Con el primero la única coincidencia parece ser que ambos eran abiertamente homosexuales. El de Cukor es un cine preciosista que tiene poco que ver con la idea de Hermosillo de que la perfección técnica es inferior al aliento de un filme. ¿Qué tienen que ver las visiones oscuras de la existencia humana en obras como El malogrado amor de Sebastián, El Edén o Dos auroras con la elegancia cándida del David Copperfield de Cukor? Nada.
En cuanto a asumirse heredero de John Ford, la declaración resulta un poco superflua. Es como si un pianista manifestara su incondicional filiación con Chopin. En cambio, la relación con Eugene O’Neill es tan auténtica que no deja lugar a dudas. No se trata solo de que Hermosillo haya dicho que fue la versión fílmica de Largo viaje hacia la noche la que lo inspiró a dejar la contabilidad para dedicarse al cine. Un análisis somero de las búsquedas de O’Neill arroja auténtica luz sobre el espíritu de los personajes de Jaime Humberto Hermosillo. Tanto el dramaturgo estadunidense como el director mexicano comparten la suspicacia por la familia perfecta, el amor filial por las mujeres enloquecidas y ese secreto perfectamente guardado en una casa burguesa que va a estallar irremediable, repentino y cruel en el peor momento.
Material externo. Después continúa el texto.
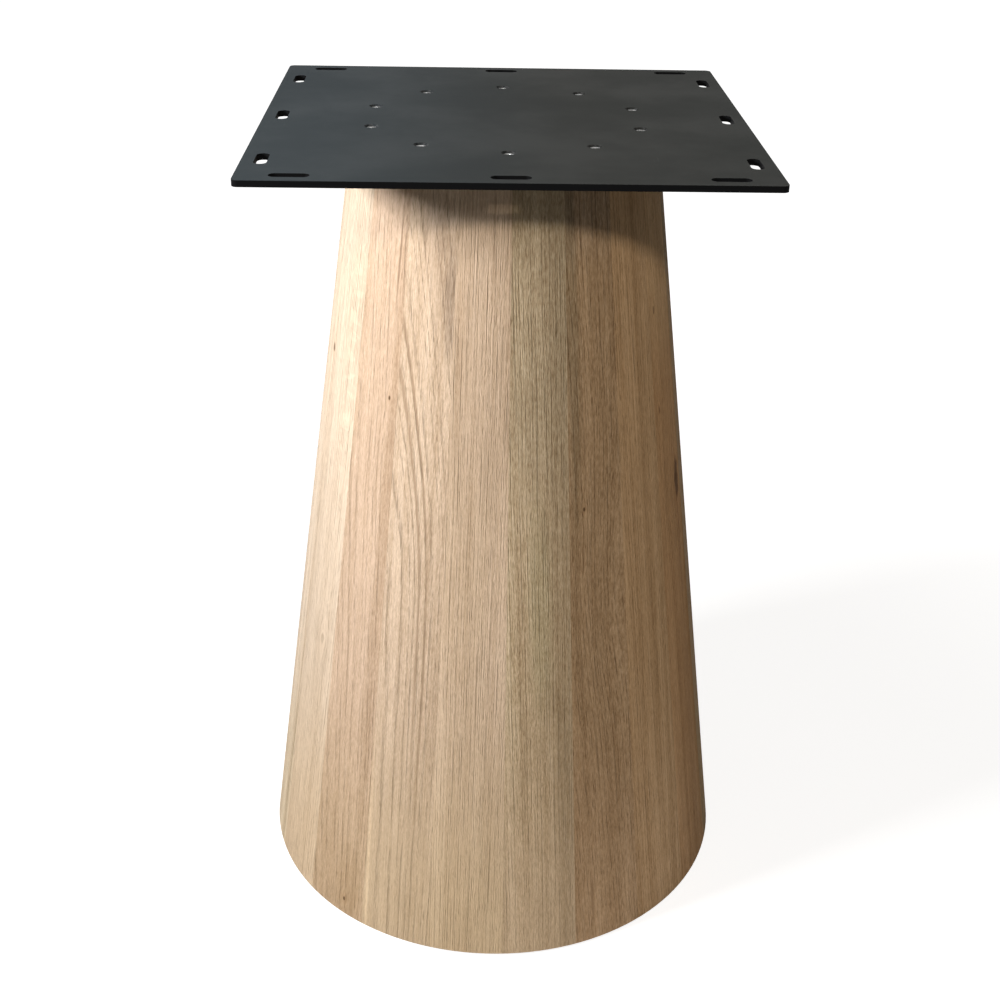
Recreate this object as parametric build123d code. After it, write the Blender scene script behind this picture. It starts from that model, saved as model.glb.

La obra de Hermosillo es, en efecto, como un largo e inteligente comentario al teatro de O’Neill; es una reflexión a veces lírica y a veces trágica. Se trata de una suerte de meditación que va más allá de la transgresión de la que todos hablan ahora que ha muerto. La cavilación constante en torno a la familia de Largo viaje hacia la noche condujo al cineasta al interior de sí mismo, hacia lo que adivinamos que fue motor de su existencia: esa necesidad de luchar ferozmente contra el padre para poder sobrevivir.
Como el mismo O’Neill, como el hijo mayor en la obra del dramaturgo estadunidense. El aparente cinismo de Hermosillo es en realidad la fuerza vital de Jamie Tyrone, un joven que a pesar de su sensibilidad no va a permitir que lo arrastre ni la imbecilidad del padre ni la locura de la madre ni la enfermedad del hermano. O’Neill era este hombre. Hermosillo también. Y ni uno ni otro se dejaron aplastar ni por la farándula ni por el sexo ni por la droga. No se dejaron aplastar por su generación adormilada y, al contrario, despertaron a sus espectadores.
De la familia de Largo viaje hacia la noche emanan los variopintos personajes de Hermosillo. Las mujeres encantadoras y enloquecidas. La señora Tyrone, en efecto, revive en Magdalena y en Berenice; es la Silvia que interpreta Diana Bracho en El cumpleaños del perro y es María encerrada en un manicomio en María de mi corazón. Al otro lado del espejo, el amor filial en esta familia tiene la ambigüedad homoerótica de todos esos personajes que en la filmografía de Hermosillo se atreven a soñar su deseo. En cuanto al padre, James Tyrone es en muchos sentidos el machismo y la intolerancia contra los que ambos creadores tuvieron que luchar. Es este padre (este patriarcado, dirían las feministas) quien provoca la mentira porque no puede soportar la verdad. Socialmente, muchas otras cosas unen a O’Neill con Hermosillo. Ambos disfrutaron y sufrieron una arraigada cultura católica y fueron, a un tiempo, amantes de los placeres de Dios y de los vicios del diablo.